When evaluation $(\lambda \color{blue}{x}. (\& (f_1 \color{green}{x}) (f_2 \color{green}{x}))) A$ by beta-reduction of the top redex, the result is the substitution of $A$ for the free occurrences of $x$ in the body of the lambda abstraction. If $\&$, $f_1$ and $f_2$ are variables, then the result is simply $$ (\lambda \color{blue}{x}. (\& (f_1 \color{green}{x}) (f_2 \color{green}{x}))) A \to_{\beta} (\& (f_1 A) (f_2 A)) $$ If $\&$, $f_1$ and $f_2$ are lambda-terms, then they may contain free occurrences of $x$, which need to be substituted. $$ (\lambda \color{blue}{x}. (\& (f_1 \color{green}{x}) (f_2 \color{green}{x}))) A \to_{\beta} (\&[x\leftarrow A] (f_1[x\leftarrow A] A) (f_2[x\leftarrow A] A)) $$
Note that the notion of free or bound variable is really a free or bound occurrence of a variable, in a given term.

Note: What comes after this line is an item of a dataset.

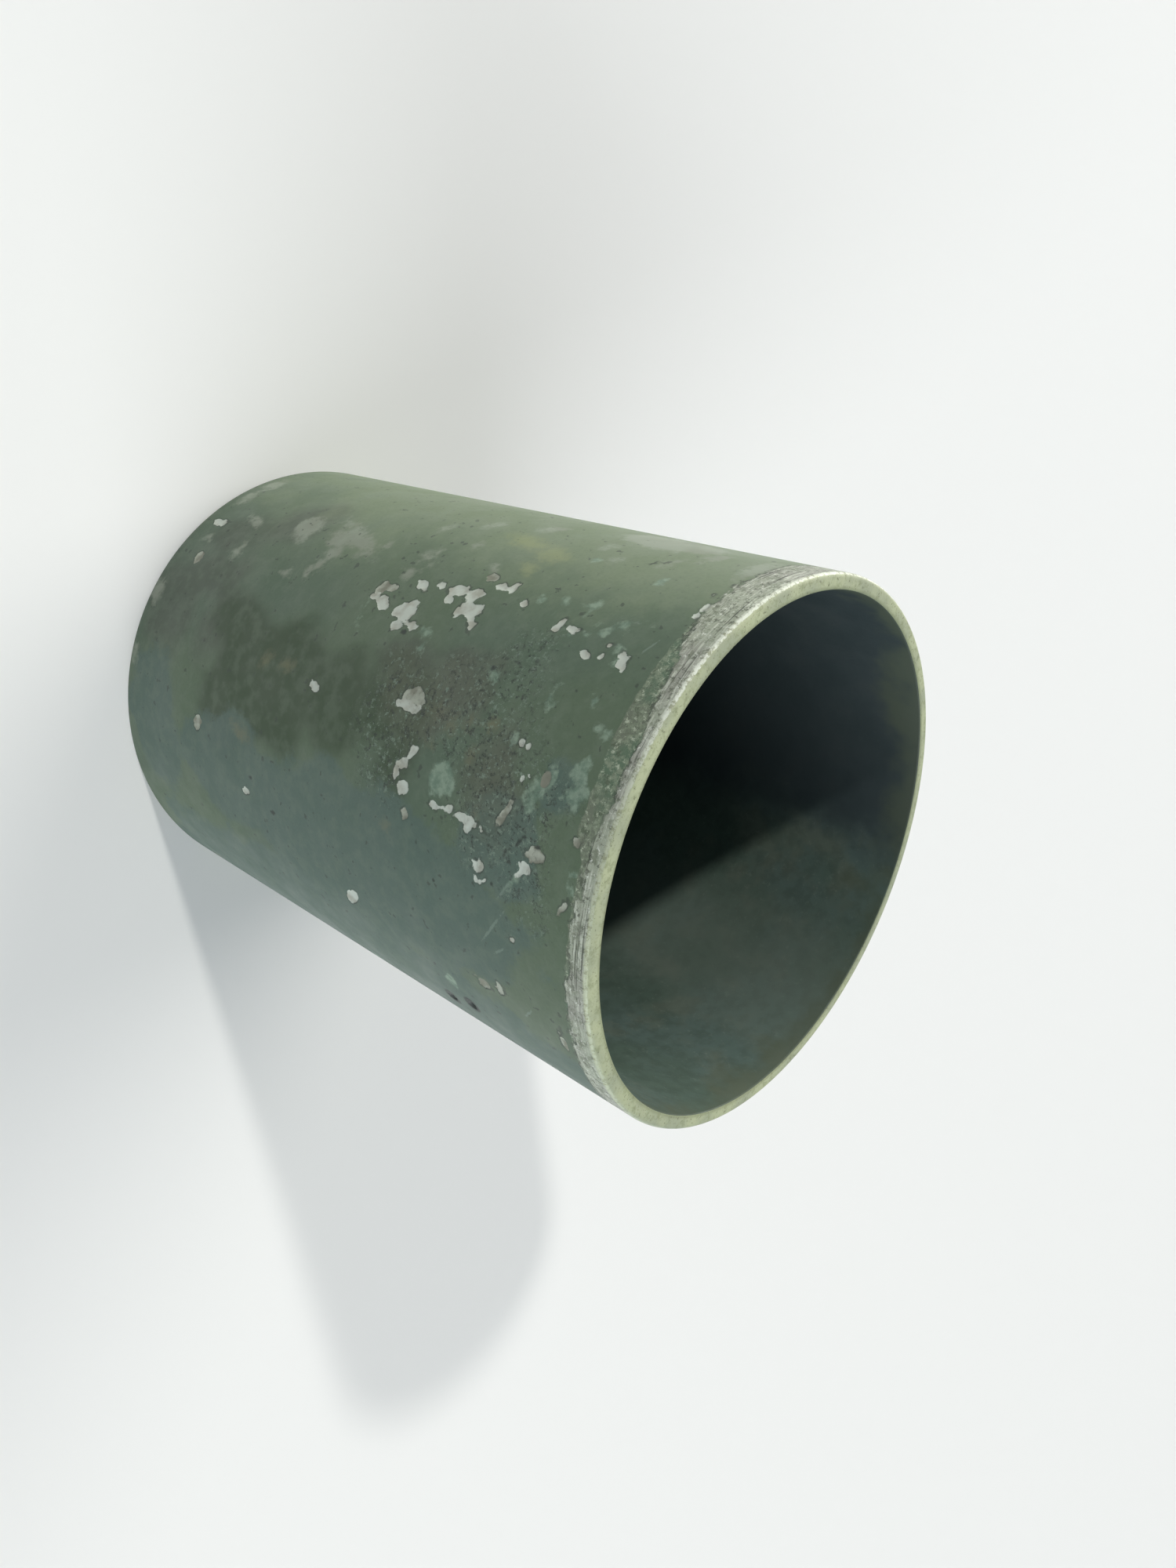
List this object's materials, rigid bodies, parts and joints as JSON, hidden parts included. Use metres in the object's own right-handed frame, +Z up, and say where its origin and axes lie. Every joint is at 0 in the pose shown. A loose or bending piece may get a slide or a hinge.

A variable is often said to be free in a term if it has a free occurrence. For example, in the term $(\lambda \color{blue}{x}. (\& (f_1 \color{green}{x}) (f_2 \color{green}{x}))) (g \, \color{magenta}{x})$, the green occurrences of $\color{green}{x}$ are bound, and the magenta occurrence of $\color{magenta}{x}$ is free. In the term $\& (f_1 \color{green}{x}) (f_2 \color{green}{x}))$, the two occurrences of $\color{green}{x}$ are free.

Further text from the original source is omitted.